● **Task prompt**: Every line of the records below should be restated exactly.

- - - - -

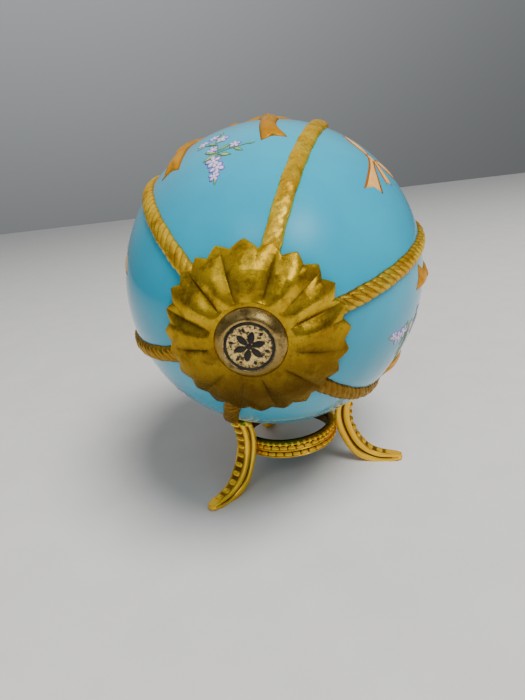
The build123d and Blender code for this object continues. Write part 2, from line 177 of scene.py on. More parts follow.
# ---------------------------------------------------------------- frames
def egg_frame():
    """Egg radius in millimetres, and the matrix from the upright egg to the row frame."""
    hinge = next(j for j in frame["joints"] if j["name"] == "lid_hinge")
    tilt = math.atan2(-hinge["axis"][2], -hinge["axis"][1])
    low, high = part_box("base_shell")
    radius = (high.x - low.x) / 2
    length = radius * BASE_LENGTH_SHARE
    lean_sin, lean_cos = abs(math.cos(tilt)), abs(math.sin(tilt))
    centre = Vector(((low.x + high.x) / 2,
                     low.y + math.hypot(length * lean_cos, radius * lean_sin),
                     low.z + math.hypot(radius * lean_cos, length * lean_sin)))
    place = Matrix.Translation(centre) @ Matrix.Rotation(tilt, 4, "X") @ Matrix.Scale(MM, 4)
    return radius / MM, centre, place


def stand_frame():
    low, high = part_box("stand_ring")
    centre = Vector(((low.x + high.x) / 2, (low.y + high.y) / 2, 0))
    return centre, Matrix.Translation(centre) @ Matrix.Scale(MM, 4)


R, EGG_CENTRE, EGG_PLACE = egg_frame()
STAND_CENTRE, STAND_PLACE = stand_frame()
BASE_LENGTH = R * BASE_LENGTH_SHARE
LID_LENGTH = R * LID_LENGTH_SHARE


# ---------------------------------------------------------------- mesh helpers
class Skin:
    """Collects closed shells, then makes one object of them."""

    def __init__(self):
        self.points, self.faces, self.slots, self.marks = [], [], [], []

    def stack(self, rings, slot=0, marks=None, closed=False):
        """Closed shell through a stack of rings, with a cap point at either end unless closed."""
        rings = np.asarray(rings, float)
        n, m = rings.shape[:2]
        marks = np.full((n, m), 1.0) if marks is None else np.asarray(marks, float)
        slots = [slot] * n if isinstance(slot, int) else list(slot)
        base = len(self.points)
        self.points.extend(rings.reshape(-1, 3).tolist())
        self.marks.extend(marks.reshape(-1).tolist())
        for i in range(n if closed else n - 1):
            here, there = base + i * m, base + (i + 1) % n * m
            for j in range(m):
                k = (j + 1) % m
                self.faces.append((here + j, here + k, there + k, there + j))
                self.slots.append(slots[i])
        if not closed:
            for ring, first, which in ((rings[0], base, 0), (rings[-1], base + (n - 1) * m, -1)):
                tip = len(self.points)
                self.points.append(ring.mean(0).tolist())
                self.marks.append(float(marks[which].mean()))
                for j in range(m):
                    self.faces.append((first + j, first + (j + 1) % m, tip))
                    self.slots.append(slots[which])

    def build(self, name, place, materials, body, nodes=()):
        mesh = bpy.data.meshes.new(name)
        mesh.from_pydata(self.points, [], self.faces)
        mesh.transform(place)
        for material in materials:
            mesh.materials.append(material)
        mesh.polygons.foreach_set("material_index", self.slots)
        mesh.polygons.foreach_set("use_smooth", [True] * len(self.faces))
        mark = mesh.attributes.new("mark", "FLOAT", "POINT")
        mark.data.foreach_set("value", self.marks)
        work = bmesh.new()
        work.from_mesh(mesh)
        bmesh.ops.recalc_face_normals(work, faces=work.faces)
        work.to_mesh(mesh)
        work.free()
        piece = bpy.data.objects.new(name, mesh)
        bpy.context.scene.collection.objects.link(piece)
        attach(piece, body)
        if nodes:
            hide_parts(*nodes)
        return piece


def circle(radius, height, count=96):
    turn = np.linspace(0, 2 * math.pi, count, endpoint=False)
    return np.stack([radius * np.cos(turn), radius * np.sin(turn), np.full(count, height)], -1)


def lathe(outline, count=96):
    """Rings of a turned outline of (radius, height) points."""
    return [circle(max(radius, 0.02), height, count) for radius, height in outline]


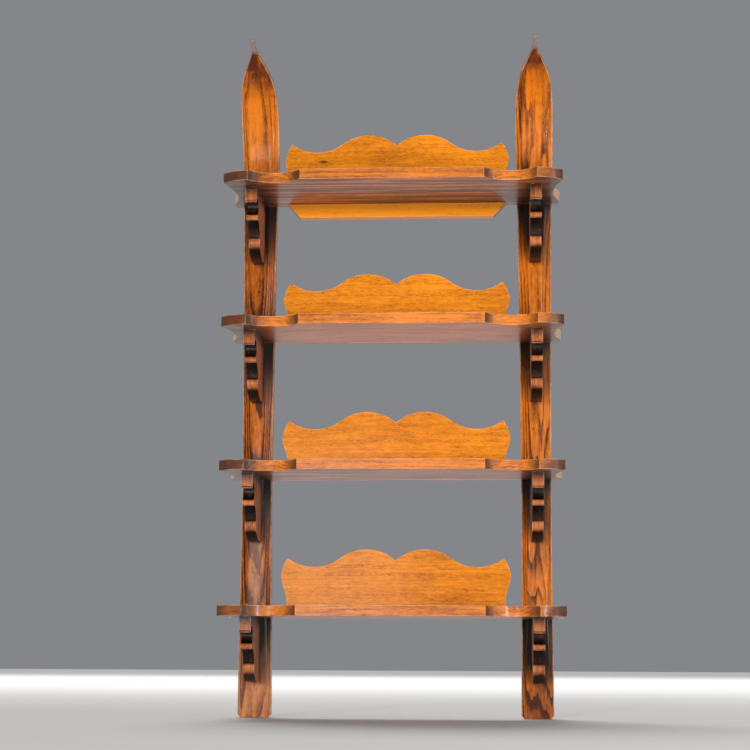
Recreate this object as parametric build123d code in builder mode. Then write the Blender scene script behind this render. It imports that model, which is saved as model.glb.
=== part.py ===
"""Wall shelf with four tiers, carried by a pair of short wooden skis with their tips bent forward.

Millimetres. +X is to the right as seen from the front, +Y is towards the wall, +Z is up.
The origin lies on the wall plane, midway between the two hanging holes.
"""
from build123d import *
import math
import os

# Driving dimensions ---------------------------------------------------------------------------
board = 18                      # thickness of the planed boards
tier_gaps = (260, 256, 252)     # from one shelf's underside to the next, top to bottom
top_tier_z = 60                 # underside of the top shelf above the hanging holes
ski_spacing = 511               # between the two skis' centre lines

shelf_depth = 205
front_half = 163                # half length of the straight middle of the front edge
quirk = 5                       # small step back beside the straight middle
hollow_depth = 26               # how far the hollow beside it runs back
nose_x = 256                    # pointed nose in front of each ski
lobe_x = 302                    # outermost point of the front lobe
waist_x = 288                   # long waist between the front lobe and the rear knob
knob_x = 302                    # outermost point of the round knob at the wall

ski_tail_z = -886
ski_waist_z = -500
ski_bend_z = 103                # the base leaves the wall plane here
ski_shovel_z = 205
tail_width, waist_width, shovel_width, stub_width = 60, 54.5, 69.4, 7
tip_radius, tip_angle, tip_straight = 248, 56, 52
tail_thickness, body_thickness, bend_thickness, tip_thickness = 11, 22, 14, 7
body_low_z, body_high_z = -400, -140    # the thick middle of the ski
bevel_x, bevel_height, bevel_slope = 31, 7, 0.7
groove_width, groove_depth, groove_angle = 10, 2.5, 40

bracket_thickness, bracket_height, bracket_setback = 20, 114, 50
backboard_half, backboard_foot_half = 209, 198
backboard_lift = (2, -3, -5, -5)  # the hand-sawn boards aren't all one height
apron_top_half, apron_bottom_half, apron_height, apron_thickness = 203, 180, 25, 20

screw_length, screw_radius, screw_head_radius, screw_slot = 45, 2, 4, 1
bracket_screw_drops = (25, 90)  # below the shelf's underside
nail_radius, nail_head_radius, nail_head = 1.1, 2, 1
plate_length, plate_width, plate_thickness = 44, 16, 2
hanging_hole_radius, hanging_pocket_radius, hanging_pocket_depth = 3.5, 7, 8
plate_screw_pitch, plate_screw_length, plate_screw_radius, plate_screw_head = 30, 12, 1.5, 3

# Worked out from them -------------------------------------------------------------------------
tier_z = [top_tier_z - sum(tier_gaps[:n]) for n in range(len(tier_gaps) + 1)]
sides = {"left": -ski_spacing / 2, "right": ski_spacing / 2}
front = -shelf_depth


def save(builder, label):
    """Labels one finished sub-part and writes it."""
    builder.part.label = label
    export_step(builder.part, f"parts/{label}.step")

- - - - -

● **Result of this task**:
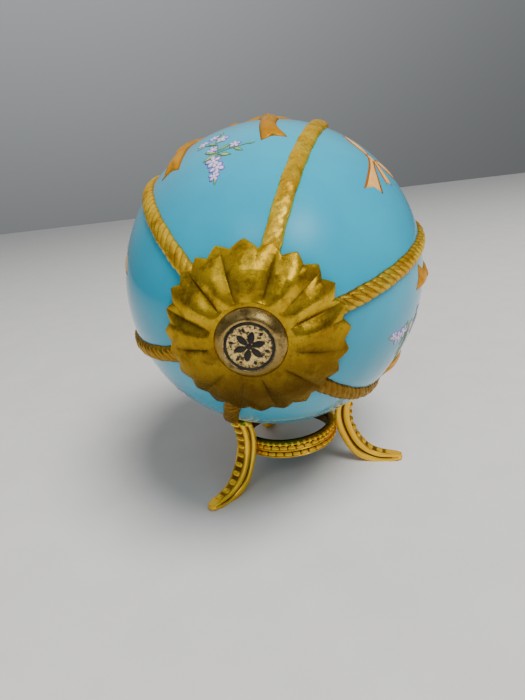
The build123d and Blender code for this object continues. Write part 2, from line 177 of scene.py on. More parts follow.
# ---------------------------------------------------------------- frames
def egg_frame():
    """Egg radius in millimetres, and the matrix from the upright egg to the row frame."""
    hinge = next(j for j in frame["joints"] if j["name"] == "lid_hinge")
    tilt = math.atan2(-hinge["axis"][2], -hinge["axis"][1])
    low, high = part_box("base_shell")
    radius = (high.x - low.x) / 2
    length = radius * BASE_LENGTH_SHARE
    lean_sin, lean_cos = abs(math.cos(tilt)), abs(math.sin(tilt))
    centre = Vector(((low.x + high.x) / 2,
                     low.y + math.hypot(length * lean_cos, radius * lean_sin),
                     low.z + math.hypot(radius * lean_cos, length * lean_sin)))
    place = Matrix.Translation(centre) @ Matrix.Rotation(tilt, 4, "X") @ Matrix.Scale(MM, 4)
    return radius / MM, centre, place


def stand_frame():
    low, high = part_box("stand_ring")
    centre = Vector(((low.x + high.x) / 2, (low.y + high.y) / 2, 0))
    return centre, Matrix.Translation(centre) @ Matrix.Scale(MM, 4)


R, EGG_CENTRE, EGG_PLACE = egg_frame()
STAND_CENTRE, STAND_PLACE = stand_frame()
BASE_LENGTH = R * BASE_LENGTH_SHARE
LID_LENGTH = R * LID_LENGTH_SHARE


# ---------------------------------------------------------------- mesh helpers
class Skin:
    """Collects closed shells, then makes one object of them."""

    def __init__(self):
        self.points, self.faces, self.slots, self.marks = [], [], [], []

    def stack(self, rings, slot=0, marks=None, closed=False):
        """Closed shell through a stack of rings, with a cap point at either end unless closed."""
        rings = np.asarray(rings, float)
        n, m = rings.shape[:2]
        marks = np.full((n, m), 1.0) if marks is None else np.asarray(marks, float)
        slots = [slot] * n if isinstance(slot, int) else list(slot)
        base = len(self.points)
        self.points.extend(rings.reshape(-1, 3).tolist())
        self.marks.extend(marks.reshape(-1).tolist())
        for i in range(n if closed else n - 1):
            here, there = base + i * m, base + (i + 1) % n * m
            for j in range(m):
                k = (j + 1) % m
                self.faces.append((here + j, here + k, there + k, there + j))
                self.slots.append(slots[i])
        if not closed:
            for ring, first, which in ((rings[0], base, 0), (rings[-1], base + (n - 1) * m, -1)):
                tip = len(self.points)
                self.points.append(ring.mean(0).tolist())
                self.marks.append(float(marks[which].mean()))
                for j in range(m):
                    self.faces.append((first + j, first + (j + 1) % m, tip))
                    self.slots.append(slots[which])

    def build(self, name, place, materials, body, nodes=()):
        mesh = bpy.data.meshes.new(name)
        mesh.from_pydata(self.points, [], self.faces)
        mesh.transform(place)
        for material in materials:
            mesh.materials.append(material)
        mesh.polygons.foreach_set("material_index", self.slots)
        mesh.polygons.foreach_set("use_smooth", [True] * len(self.faces))
        mark = mesh.attributes.new("mark", "FLOAT", "POINT")
        mark.data.foreach_set("value", self.marks)
        work = bmesh.new()
        work.from_mesh(mesh)
        bmesh.ops.recalc_face_normals(work, faces=work.faces)
        work.to_mesh(mesh)
        work.free()
        piece = bpy.data.objects.new(name, mesh)
        bpy.context.scene.collection.objects.link(piece)
        attach(piece, body)
        if nodes:
            hide_parts(*nodes)
        return piece


def circle(radius, height, count=96):
    turn = np.linspace(0, 2 * math.pi, count, endpoint=False)
    return np.stack([radius * np.cos(turn), radius * np.sin(turn), np.full(count, height)], -1)


def lathe(outline, count=96):
    """Rings of a turned outline of (radius, height) points."""
    return [circle(max(radius, 0.02), height, count) for radius, height in outline]


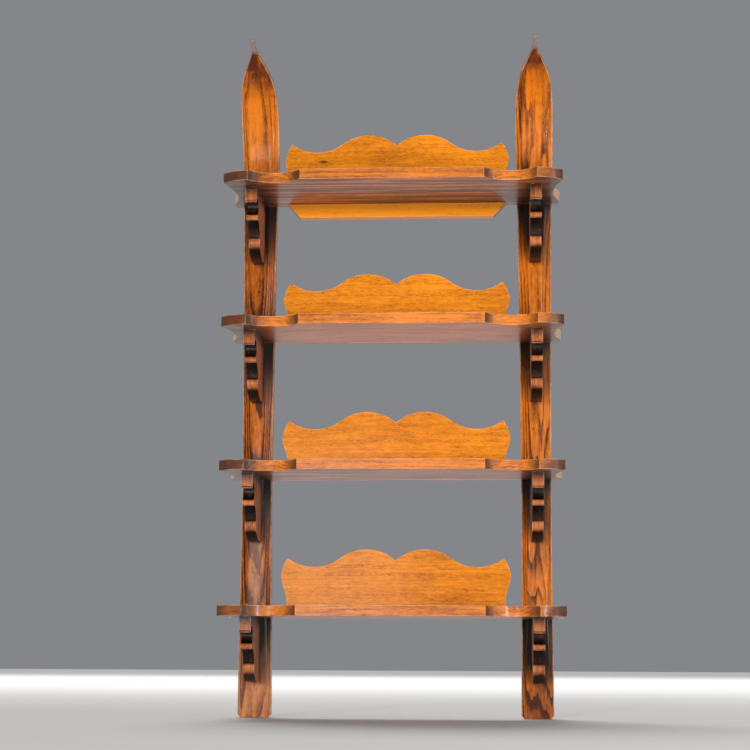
Recreate this object as parametric build123d code in builder mode. Then write the Blender scene script behind this render. It imports that model, which is saved as model.glb.
=== part.py ===
"""Wall shelf with four tiers, carried by a pair of short wooden skis with their tips bent forward.

Millimetres. +X is to the right as seen from the front, +Y is towards the wall, +Z is up.
The origin lies on the wall plane, midway between the two hanging holes.
"""
from build123d import *
import math
import os

# Driving dimensions ---------------------------------------------------------------------------
board = 18                      # thickness of the planed boards
tier_gaps = (260, 256, 252)     # from one shelf's underside to the next, top to bottom
top_tier_z = 60                 # underside of the top shelf above the hanging holes
ski_spacing = 511               # between the two skis' centre lines

shelf_depth = 205
front_half = 163                # half length of the straight middle of the front edge
quirk = 5                       # small step back beside the straight middle
hollow_depth = 26               # how far the hollow beside it runs back
nose_x = 256                    # pointed nose in front of each ski
lobe_x = 302                    # outermost point of the front lobe
waist_x = 288                   # long waist between the front lobe and the rear knob
knob_x = 302                    # outermost point of the round knob at the wall

ski_tail_z = -886
ski_waist_z = -500
ski_bend_z = 103                # the base leaves the wall plane here
ski_shovel_z = 205
tail_width, waist_width, shovel_width, stub_width = 60, 54.5, 69.4, 7
tip_radius, tip_angle, tip_straight = 248, 56, 52
tail_thickness, body_thickness, bend_thickness, tip_thickness = 11, 22, 14, 7
body_low_z, body_high_z = -400, -140    # the thick middle of the ski
bevel_x, bevel_height, bevel_slope = 31, 7, 0.7
groove_width, groove_depth, groove_angle = 10, 2.5, 40

bracket_thickness, bracket_height, bracket_setback = 20, 114, 50
backboard_half, backboard_foot_half = 209, 198
backboard_lift = (2, -3, -5, -5)  # the hand-sawn boards aren't all one height
apron_top_half, apron_bottom_half, apron_height, apron_thickness = 203, 180, 25, 20

screw_length, screw_radius, screw_head_radius, screw_slot = 45, 2, 4, 1
bracket_screw_drops = (25, 90)  # below the shelf's underside
nail_radius, nail_head_radius, nail_head = 1.1, 2, 1
plate_length, plate_width, plate_thickness = 44, 16, 2
hanging_hole_radius, hanging_pocket_radius, hanging_pocket_depth = 3.5, 7, 8
plate_screw_pitch, plate_screw_length, plate_screw_radius, plate_screw_head = 30, 12, 1.5, 3

# Worked out from them -------------------------------------------------------------------------
tier_z = [top_tier_z - sum(tier_gaps[:n]) for n in range(len(tier_gaps) + 1)]
sides = {"left": -ski_spacing / 2, "right": ski_spacing / 2}
front = -shelf_depth


def save(builder, label):
    """Labels one finished sub-part and writes it."""
    builder.part.label = label
    export_step(builder.part, f"parts/{label}.step")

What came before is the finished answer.